Monday, February 17, 2020

Reflecting on C.S. Lewis—"Unforgiveness"

Go through the words and speeches of just about any apologist or preacher, and it stands a good chance that you will quickly come across some quote or allusion from the works of C.S. Lewis. It is certainly true of me. Aside from the Bible itself, I do not think any other source appears as frequently in my own efforts or has been as much of an influence. Hardly an outside-the-box choice, but the glamour of uniqueness is unnecessary when you have something reliable. As one of my favorite strips of Calvin and Hobbes says, “Go with what works, I guess.”



I’ve recently been enjoying an anthology of Lewis’s essays, things that for the most part are less well known than The Chronicles of Narnia, Mere Christianity, and The Screwtape Letters. And while I am not even done with it yet at the time of my writing this, a few things have popped up that I felt would be worth sharing here. I will call it a series since I have at least three in mind, though I can’t say whether I will go further than that yet.

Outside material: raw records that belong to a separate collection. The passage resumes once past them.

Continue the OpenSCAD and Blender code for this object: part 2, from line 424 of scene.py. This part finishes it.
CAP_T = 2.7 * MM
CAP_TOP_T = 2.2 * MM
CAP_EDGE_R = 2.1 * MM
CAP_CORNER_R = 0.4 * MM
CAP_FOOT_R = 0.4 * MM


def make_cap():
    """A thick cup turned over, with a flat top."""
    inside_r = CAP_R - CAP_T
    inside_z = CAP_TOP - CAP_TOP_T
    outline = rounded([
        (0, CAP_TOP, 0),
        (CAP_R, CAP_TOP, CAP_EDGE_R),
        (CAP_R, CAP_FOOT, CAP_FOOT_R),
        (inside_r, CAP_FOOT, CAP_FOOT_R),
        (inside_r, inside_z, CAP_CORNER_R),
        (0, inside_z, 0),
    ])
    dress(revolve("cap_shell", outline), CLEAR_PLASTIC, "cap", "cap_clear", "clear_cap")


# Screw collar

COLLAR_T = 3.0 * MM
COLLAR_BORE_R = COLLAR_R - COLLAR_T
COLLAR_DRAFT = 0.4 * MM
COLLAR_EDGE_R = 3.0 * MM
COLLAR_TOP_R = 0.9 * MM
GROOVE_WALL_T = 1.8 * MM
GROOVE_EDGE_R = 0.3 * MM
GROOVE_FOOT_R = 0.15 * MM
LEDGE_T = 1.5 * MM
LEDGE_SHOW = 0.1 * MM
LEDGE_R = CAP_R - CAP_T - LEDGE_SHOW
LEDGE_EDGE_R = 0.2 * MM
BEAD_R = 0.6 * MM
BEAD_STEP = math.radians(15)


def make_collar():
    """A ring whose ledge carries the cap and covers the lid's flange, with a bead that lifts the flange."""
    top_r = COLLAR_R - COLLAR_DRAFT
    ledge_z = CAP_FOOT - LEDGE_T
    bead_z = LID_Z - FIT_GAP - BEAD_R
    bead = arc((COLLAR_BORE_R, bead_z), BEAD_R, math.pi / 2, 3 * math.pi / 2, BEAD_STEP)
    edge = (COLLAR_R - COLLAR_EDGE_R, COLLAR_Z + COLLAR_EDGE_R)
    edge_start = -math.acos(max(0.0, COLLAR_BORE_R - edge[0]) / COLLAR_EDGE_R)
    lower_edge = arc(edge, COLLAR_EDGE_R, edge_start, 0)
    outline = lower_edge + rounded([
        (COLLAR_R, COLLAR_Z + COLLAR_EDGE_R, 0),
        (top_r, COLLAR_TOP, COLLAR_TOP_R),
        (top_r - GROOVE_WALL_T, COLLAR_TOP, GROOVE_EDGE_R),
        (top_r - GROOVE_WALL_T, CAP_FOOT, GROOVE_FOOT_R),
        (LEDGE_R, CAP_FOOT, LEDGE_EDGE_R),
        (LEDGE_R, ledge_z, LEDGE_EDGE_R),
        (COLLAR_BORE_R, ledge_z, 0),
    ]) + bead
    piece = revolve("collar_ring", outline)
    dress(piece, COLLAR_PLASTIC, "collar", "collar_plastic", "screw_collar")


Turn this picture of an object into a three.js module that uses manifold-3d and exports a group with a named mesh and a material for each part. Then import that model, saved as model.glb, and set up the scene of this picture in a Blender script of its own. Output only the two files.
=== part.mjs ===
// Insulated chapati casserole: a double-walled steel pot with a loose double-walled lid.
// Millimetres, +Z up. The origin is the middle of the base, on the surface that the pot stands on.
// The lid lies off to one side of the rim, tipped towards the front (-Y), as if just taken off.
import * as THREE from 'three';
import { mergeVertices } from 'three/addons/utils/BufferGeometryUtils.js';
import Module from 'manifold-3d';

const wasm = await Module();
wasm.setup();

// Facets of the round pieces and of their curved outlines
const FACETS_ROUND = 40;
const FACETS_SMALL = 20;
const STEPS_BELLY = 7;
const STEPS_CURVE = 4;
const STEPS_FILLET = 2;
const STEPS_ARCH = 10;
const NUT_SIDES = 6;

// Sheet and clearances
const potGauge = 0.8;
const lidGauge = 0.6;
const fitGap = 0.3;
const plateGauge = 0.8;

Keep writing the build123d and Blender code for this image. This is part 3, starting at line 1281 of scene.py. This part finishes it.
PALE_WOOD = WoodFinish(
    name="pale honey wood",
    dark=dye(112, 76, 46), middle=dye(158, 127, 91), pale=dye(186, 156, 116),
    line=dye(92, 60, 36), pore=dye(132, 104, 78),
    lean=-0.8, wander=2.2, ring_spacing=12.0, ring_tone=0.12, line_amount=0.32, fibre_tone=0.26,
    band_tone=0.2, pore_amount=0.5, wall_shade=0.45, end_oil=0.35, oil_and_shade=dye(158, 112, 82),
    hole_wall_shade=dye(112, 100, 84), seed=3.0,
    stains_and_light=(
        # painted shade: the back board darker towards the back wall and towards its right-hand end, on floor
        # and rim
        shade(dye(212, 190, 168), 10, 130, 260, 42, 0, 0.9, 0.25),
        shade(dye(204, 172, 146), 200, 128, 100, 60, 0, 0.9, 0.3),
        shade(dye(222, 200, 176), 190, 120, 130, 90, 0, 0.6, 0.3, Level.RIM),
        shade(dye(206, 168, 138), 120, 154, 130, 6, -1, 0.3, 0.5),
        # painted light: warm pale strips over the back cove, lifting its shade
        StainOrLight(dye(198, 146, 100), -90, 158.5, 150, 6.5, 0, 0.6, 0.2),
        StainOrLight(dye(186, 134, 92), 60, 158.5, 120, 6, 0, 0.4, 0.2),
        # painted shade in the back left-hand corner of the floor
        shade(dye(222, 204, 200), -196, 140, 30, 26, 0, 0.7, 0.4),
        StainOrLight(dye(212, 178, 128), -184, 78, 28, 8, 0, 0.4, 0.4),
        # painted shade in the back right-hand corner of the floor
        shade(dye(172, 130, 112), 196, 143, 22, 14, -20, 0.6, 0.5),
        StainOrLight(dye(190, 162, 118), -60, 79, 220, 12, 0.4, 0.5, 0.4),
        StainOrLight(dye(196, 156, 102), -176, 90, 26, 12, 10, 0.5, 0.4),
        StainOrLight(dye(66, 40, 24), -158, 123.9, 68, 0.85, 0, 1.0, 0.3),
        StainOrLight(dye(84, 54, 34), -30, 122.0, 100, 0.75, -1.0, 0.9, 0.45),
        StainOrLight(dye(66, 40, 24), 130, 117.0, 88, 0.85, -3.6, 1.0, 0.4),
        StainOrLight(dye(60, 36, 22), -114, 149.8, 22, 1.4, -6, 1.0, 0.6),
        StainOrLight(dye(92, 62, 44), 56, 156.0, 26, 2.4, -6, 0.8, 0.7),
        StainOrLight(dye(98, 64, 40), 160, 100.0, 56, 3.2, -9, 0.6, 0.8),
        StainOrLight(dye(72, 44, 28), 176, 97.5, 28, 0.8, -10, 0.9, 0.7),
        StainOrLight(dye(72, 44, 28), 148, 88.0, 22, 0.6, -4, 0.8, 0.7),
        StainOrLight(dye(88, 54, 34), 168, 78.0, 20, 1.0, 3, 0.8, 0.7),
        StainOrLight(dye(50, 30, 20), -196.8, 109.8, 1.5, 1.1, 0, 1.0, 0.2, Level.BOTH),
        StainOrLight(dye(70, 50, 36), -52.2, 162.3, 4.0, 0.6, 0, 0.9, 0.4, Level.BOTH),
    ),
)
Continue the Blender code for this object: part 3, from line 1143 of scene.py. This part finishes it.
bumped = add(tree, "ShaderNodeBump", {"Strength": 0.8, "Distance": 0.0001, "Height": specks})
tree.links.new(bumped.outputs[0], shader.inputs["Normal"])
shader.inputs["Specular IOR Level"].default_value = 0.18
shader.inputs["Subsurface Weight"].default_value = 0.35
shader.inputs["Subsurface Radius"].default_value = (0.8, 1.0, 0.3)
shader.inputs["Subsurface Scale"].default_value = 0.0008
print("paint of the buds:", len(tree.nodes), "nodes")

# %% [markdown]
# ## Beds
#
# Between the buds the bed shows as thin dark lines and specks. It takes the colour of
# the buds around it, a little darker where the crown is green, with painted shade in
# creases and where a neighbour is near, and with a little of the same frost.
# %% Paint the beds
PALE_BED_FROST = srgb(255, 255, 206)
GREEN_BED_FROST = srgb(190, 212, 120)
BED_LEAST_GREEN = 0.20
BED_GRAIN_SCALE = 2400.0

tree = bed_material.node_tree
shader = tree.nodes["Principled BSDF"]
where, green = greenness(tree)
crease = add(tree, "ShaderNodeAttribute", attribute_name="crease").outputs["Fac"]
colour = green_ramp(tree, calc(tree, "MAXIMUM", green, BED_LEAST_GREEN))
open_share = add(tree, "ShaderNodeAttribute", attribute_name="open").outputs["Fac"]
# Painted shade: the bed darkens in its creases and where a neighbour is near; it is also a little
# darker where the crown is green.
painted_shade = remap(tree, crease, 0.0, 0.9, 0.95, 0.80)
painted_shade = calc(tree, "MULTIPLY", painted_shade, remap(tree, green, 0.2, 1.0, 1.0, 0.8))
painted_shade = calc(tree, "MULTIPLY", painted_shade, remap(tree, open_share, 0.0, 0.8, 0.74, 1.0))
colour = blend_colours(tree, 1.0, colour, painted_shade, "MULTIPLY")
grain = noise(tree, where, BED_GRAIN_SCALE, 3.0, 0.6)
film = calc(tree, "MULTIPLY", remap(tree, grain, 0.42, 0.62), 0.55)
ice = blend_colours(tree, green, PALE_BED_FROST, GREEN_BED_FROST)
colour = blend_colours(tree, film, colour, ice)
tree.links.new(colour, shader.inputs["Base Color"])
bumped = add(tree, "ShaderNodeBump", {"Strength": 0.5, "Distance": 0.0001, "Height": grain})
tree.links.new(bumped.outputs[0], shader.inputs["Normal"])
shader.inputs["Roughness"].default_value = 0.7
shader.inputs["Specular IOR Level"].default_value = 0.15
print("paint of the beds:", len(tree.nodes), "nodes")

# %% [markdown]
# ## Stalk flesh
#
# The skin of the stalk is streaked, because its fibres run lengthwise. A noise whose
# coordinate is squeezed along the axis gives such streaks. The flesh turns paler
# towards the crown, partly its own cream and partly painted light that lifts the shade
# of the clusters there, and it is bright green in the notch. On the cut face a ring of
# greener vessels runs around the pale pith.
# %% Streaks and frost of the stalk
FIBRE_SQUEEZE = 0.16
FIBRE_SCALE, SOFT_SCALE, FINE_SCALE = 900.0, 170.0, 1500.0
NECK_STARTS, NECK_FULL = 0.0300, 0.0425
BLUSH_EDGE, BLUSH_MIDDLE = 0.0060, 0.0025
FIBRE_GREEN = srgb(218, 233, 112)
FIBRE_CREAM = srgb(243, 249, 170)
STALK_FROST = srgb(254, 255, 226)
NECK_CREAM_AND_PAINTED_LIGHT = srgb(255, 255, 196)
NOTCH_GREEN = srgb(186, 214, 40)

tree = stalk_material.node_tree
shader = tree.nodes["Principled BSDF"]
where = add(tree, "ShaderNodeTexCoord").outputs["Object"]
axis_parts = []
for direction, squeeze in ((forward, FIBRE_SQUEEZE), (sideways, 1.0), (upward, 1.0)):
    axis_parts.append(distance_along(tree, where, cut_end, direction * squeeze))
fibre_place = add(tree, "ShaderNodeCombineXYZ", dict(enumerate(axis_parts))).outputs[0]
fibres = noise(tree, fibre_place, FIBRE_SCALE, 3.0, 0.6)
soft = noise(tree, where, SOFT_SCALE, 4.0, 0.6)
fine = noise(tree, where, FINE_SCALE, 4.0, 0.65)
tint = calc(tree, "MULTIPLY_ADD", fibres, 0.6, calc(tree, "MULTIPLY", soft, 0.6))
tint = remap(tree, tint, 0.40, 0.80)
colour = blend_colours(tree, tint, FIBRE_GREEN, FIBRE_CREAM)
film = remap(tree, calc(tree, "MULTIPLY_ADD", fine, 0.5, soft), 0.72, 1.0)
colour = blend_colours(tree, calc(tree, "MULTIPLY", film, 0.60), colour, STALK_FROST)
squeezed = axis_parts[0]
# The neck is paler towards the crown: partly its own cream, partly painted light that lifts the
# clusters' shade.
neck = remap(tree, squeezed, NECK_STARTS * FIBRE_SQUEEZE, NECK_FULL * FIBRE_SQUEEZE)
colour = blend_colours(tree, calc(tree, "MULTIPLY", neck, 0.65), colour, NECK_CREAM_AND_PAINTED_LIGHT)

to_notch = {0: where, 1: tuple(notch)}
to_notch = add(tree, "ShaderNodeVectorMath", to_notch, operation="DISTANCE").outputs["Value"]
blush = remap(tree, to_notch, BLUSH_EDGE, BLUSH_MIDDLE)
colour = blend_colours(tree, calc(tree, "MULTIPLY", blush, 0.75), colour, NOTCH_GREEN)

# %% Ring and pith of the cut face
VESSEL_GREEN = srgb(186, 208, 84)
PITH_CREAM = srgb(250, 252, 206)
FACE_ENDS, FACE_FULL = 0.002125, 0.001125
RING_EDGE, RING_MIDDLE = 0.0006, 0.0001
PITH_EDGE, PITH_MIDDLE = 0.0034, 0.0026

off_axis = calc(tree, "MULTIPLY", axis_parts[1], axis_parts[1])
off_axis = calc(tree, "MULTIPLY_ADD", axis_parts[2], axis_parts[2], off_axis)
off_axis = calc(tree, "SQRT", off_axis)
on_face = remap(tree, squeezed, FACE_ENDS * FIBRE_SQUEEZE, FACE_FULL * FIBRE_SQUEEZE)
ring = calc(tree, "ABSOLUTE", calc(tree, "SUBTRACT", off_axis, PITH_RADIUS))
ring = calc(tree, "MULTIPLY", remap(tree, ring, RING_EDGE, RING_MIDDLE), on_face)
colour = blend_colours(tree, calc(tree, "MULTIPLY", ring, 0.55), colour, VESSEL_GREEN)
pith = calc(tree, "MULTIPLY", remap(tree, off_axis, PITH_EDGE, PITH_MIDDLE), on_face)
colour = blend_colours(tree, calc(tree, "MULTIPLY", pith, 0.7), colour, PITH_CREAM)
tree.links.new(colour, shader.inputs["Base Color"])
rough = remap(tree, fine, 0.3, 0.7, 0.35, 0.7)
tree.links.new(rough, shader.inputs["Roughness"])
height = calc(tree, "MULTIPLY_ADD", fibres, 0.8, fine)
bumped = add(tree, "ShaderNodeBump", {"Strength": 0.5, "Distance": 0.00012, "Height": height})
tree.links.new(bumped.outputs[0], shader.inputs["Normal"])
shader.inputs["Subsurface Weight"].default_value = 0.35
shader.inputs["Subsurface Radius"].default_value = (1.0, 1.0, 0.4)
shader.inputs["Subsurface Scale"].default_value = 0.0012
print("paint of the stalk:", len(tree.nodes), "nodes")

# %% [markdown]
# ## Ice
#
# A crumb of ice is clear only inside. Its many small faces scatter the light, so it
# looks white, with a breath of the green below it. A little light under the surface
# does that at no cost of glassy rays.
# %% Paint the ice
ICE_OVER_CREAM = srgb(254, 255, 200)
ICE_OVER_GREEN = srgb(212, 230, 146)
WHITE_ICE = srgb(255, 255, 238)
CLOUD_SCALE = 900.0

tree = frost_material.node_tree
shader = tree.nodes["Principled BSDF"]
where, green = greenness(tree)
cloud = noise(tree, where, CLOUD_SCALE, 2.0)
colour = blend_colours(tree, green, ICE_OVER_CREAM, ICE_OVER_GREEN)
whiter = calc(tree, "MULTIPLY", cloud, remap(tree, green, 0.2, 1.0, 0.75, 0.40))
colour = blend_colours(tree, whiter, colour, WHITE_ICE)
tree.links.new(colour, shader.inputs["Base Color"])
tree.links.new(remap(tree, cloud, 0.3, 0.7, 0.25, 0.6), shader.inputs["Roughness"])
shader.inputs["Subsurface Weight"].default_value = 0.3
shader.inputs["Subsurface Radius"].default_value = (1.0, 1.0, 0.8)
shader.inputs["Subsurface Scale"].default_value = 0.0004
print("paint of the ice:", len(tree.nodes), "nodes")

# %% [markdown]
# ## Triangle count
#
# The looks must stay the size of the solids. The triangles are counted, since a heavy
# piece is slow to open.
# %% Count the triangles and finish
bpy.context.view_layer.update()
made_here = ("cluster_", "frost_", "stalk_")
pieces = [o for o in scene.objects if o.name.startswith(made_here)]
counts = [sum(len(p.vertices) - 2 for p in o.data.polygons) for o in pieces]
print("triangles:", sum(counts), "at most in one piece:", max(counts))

My plan is to provide the essays themselves when possible, and also to provide a few of the summary thoughts that they brought to my mind. I won’t claim to be adding anything to them, since that hardly seems possible. It will be more my attempt to get them down to brass tacks, or at least my interpretation of the key considerations. And hopefully, that will be an encouragement to attend to the words of the man himself.

Excusing vs. Forgiving

For today, I want to talk about the essay “Unforgiveness” from 1947 (which you can listen to here as read by Ralph Cosham). The contrast between forgiving and excusing was what fascinated me the most. We don’t often think of the difference, if we even think that there is one. But the distinction is vital. Forgiveness is at the heart of Christianity, so we need to make sure that is what we teach, seek, and offer. If we make the gospel into one of excuses instead, we are robbing ourselves and the world.

So let’s look at the difference. Like Lewis, we may as well start with excuses since they are the most common and the most easily understood. An excuse is more often made than offered, by which I mean it is something we extend ourselves rather than being given it by others. It is self-justification. When we do something wrong, we attempt to establish why it is not our fault. We point to mitigating factors, unknown elements, and inherent weaknesses as reasons why we should not be held accountable for what we have done. We expect others to accept our reasoning and reassure us that we are okay, even to thank us for doing the best we could.

Forgiveness, conversely, is more humble and vulnerable because it must be given to us. We cannot grant it to ourselves. The most we can do is ask for it, but the only hope we have to receive it is by being honest enough to admit we do not deserve it. As Lewis says, forgiveness is for the inexcusable. It is for the things we have done not out of ignorance or limitation, but selfishness. Such things cannot be excused or explained away. They can only be confessed and, if the one we have wronged is willing, forgiven. If they love us, and if the wrongdoing has been made right, then they will extend the grace of saying they will not hold it against us even though it would be just to do so.

Receiving and Extending Grace

Understood this way, forgiveness is obviously the more valuable of the two. But it is so hard to seek. Excuses are easy. This seems to be especially true when it comes to God. If we hurt another person, having to look them in the eyes may cause a pang of guilt that leads us to be actually contrite. With God, though, it is very tempting to see Him as being too great for us to bring Him sorrow, too wise to think we could be expected to do better, and too magnanimous to hold us accountable. Sometimes, we ask for forgiveness but actually mean that we should be excused. We tell God, in essence, He shouldn’t care.

The irony is in how poorly we handle it when the roles are reversed. When we have been wronged, how hard is it for us to grant forgiveness? How often do we even want to accept the excuses of others? We automatically expected to be treated with compassion, while at the same time struggling to offer it.

We must try to do better than this, and we are told to do better than this in Scripture. It is the lesson we find in Matt. 18:21–35, both in Jesus’ direct teaching and in the parable He uses to illustrate it. The servant who had accrued the greater debt could not bring himself to overlook a lesser one. In so doing, he proved that he did not accept his master’s offer as forgiveness. Instead, he saw his manumission as something that he had been owed. He saw himself as excused rather than as being in need of saving. He lacked grace, and so he could not receive it.

There’s a better way. We have to let go of our reasons why we should not be held accountable. Instead, we need to admit of our failures and ask that they be truly forgiven as the inexcusable wrongs that they are. And when we are ready to do that, we will also be ready to stop focusing on the bad reasons that others give us for the things they have done to harm us. Then we can extend them the same mercy we have been shown. Anything less than both sides of true forgiveness is just a worthless counterfeit. Let’s not give ourselves any excuses for using it.